_Your task_
Return each line of the material verbatim.

########################################

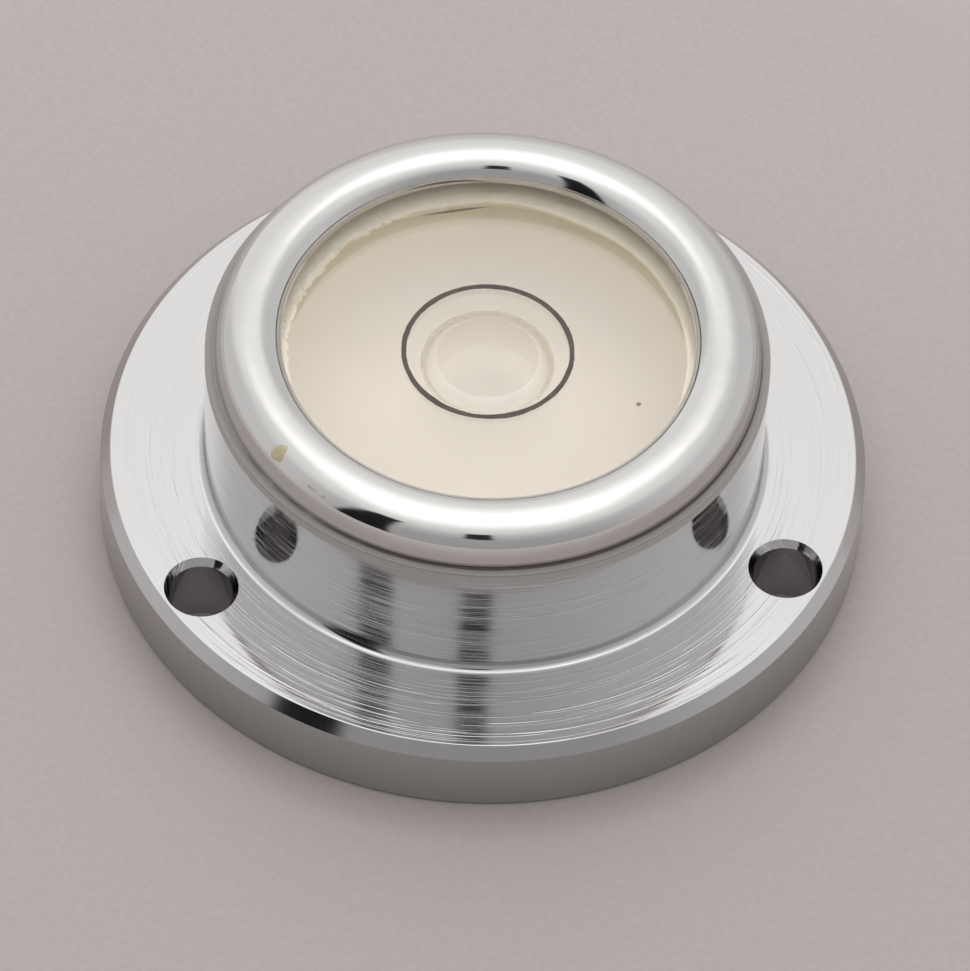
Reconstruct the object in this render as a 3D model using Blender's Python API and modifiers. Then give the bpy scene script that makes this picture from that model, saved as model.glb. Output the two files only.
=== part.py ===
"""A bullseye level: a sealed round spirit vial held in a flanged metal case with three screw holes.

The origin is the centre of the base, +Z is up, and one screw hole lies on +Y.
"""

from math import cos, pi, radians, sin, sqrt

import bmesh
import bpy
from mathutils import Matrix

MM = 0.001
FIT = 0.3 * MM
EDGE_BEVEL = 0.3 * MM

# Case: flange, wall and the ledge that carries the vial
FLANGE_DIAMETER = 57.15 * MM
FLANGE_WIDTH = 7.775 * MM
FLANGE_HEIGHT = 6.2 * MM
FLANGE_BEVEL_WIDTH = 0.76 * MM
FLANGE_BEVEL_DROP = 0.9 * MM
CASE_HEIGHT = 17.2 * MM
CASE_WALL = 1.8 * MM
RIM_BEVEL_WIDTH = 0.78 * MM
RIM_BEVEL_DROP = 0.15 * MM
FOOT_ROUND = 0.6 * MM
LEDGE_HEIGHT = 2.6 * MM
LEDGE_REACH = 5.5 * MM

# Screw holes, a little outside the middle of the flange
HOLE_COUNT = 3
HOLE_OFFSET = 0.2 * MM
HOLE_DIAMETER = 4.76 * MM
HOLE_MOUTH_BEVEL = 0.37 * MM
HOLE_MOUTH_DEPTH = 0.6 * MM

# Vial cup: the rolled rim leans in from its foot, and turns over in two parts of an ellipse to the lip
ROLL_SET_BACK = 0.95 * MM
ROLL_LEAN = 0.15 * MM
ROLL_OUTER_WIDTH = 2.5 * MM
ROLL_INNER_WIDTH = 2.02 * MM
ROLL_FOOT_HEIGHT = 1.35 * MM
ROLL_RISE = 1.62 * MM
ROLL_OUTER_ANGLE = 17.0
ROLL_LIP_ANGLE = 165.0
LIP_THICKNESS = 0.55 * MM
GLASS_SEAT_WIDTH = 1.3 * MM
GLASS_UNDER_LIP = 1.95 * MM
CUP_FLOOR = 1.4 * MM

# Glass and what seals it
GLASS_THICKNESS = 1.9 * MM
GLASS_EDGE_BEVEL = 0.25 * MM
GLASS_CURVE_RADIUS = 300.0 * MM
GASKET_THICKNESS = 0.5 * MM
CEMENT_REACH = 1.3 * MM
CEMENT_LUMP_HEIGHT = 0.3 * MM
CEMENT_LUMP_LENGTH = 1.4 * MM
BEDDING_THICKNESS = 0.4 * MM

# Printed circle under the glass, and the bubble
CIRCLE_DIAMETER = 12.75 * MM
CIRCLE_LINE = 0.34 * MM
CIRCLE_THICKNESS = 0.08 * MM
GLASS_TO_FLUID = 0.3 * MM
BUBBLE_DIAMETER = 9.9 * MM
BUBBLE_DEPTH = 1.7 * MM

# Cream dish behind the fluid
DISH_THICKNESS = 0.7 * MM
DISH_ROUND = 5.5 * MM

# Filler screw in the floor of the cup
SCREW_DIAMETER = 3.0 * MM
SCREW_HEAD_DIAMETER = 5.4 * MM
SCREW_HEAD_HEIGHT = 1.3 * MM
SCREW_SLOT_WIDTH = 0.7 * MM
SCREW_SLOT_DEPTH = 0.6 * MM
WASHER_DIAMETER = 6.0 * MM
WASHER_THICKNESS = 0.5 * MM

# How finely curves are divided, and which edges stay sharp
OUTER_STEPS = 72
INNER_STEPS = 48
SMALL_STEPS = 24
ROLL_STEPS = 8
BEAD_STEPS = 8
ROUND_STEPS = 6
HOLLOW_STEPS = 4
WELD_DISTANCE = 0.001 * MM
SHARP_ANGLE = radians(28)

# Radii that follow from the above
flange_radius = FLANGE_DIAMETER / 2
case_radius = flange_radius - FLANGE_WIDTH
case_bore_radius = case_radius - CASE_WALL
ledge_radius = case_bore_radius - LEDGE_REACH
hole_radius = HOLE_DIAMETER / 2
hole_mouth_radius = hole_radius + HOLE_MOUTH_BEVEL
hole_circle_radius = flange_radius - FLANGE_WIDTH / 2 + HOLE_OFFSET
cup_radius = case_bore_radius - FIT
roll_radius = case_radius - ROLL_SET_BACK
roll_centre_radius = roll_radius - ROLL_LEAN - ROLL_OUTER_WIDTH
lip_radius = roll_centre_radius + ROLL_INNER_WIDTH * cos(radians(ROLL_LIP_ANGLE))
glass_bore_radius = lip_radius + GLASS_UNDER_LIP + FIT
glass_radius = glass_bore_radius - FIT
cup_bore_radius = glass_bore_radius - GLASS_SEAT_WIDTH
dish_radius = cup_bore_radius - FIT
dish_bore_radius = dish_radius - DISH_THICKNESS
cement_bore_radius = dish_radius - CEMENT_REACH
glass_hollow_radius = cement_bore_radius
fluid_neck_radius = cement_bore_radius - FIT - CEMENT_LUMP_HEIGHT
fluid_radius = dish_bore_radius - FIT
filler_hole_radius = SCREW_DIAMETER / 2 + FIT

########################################

_Task response_
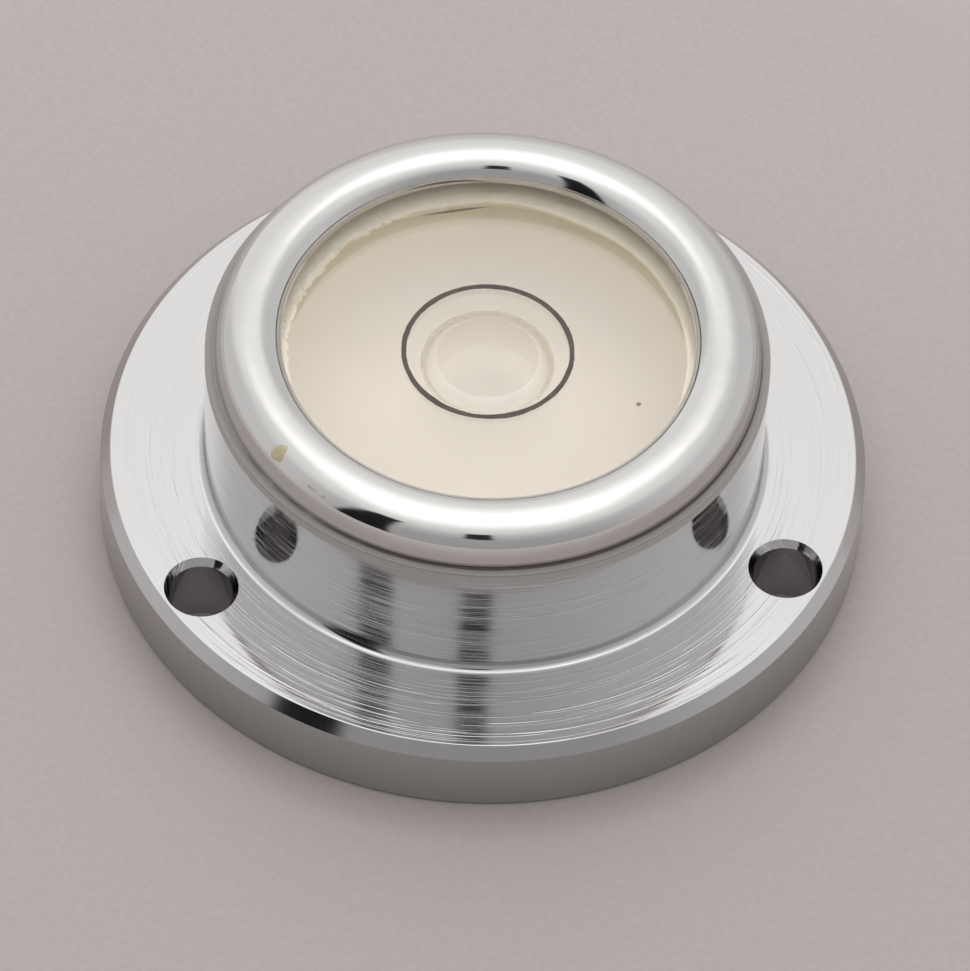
Reconstruct the object in this render as a 3D model using Blender's Python API and modifiers. Then give the bpy scene script that makes this picture from that model, saved as model.glb. Output the two files only.
=== part.py ===
"""A bullseye level: a sealed round spirit vial held in a flanged metal case with three screw holes.

The origin is the centre of the base, +Z is up, and one screw hole lies on +Y.
"""

from math import cos, pi, radians, sin, sqrt

import bmesh
import bpy
from mathutils import Matrix

MM = 0.001
FIT = 0.3 * MM
EDGE_BEVEL = 0.3 * MM

# Case: flange, wall and the ledge that carries the vial
FLANGE_DIAMETER = 57.15 * MM
FLANGE_WIDTH = 7.775 * MM
FLANGE_HEIGHT = 6.2 * MM
FLANGE_BEVEL_WIDTH = 0.76 * MM
FLANGE_BEVEL_DROP = 0.9 * MM
CASE_HEIGHT = 17.2 * MM
CASE_WALL = 1.8 * MM
RIM_BEVEL_WIDTH = 0.78 * MM
RIM_BEVEL_DROP = 0.15 * MM
FOOT_ROUND = 0.6 * MM
LEDGE_HEIGHT = 2.6 * MM
LEDGE_REACH = 5.5 * MM

# Screw holes, a little outside the middle of the flange
HOLE_COUNT = 3
HOLE_OFFSET = 0.2 * MM
HOLE_DIAMETER = 4.76 * MM
HOLE_MOUTH_BEVEL = 0.37 * MM
HOLE_MOUTH_DEPTH = 0.6 * MM

# Vial cup: the rolled rim leans in from its foot, and turns over in two parts of an ellipse to the lip
ROLL_SET_BACK = 0.95 * MM
ROLL_LEAN = 0.15 * MM
ROLL_OUTER_WIDTH = 2.5 * MM
ROLL_INNER_WIDTH = 2.02 * MM
ROLL_FOOT_HEIGHT = 1.35 * MM
ROLL_RISE = 1.62 * MM
ROLL_OUTER_ANGLE = 17.0
ROLL_LIP_ANGLE = 165.0
LIP_THICKNESS = 0.55 * MM
GLASS_SEAT_WIDTH = 1.3 * MM
GLASS_UNDER_LIP = 1.95 * MM
CUP_FLOOR = 1.4 * MM

# Glass and what seals it
GLASS_THICKNESS = 1.9 * MM
GLASS_EDGE_BEVEL = 0.25 * MM
GLASS_CURVE_RADIUS = 300.0 * MM
GASKET_THICKNESS = 0.5 * MM
CEMENT_REACH = 1.3 * MM
CEMENT_LUMP_HEIGHT = 0.3 * MM
CEMENT_LUMP_LENGTH = 1.4 * MM
BEDDING_THICKNESS = 0.4 * MM

# Printed circle under the glass, and the bubble
CIRCLE_DIAMETER = 12.75 * MM
CIRCLE_LINE = 0.34 * MM
CIRCLE_THICKNESS = 0.08 * MM
GLASS_TO_FLUID = 0.3 * MM
BUBBLE_DIAMETER = 9.9 * MM
BUBBLE_DEPTH = 1.7 * MM

# Cream dish behind the fluid
DISH_THICKNESS = 0.7 * MM
DISH_ROUND = 5.5 * MM

# Filler screw in the floor of the cup
SCREW_DIAMETER = 3.0 * MM
SCREW_HEAD_DIAMETER = 5.4 * MM
SCREW_HEAD_HEIGHT = 1.3 * MM
SCREW_SLOT_WIDTH = 0.7 * MM
SCREW_SLOT_DEPTH = 0.6 * MM
WASHER_DIAMETER = 6.0 * MM
WASHER_THICKNESS = 0.5 * MM

# How finely curves are divided, and which edges stay sharp
OUTER_STEPS = 72
INNER_STEPS = 48
SMALL_STEPS = 24
ROLL_STEPS = 8
BEAD_STEPS = 8
ROUND_STEPS = 6
HOLLOW_STEPS = 4
WELD_DISTANCE = 0.001 * MM
SHARP_ANGLE = radians(28)

# Radii that follow from the above
flange_radius = FLANGE_DIAMETER / 2
case_radius = flange_radius - FLANGE_WIDTH
case_bore_radius = case_radius - CASE_WALL
ledge_radius = case_bore_radius - LEDGE_REACH
hole_radius = HOLE_DIAMETER / 2
hole_mouth_radius = hole_radius + HOLE_MOUTH_BEVEL
hole_circle_radius = flange_radius - FLANGE_WIDTH / 2 + HOLE_OFFSET
cup_radius = case_bore_radius - FIT
roll_radius = case_radius - ROLL_SET_BACK
roll_centre_radius = roll_radius - ROLL_LEAN - ROLL_OUTER_WIDTH
lip_radius = roll_centre_radius + ROLL_INNER_WIDTH * cos(radians(ROLL_LIP_ANGLE))
glass_bore_radius = lip_radius + GLASS_UNDER_LIP + FIT
glass_radius = glass_bore_radius - FIT
cup_bore_radius = glass_bore_radius - GLASS_SEAT_WIDTH
dish_radius = cup_bore_radius - FIT
dish_bore_radius = dish_radius - DISH_THICKNESS
cement_bore_radius = dish_radius - CEMENT_REACH
glass_hollow_radius = cement_bore_radius
fluid_neck_radius = cement_bore_radius - FIT - CEMENT_LUMP_HEIGHT
fluid_radius = dish_bore_radius - FIT
filler_hole_radius = SCREW_DIAMETER / 2 + FIT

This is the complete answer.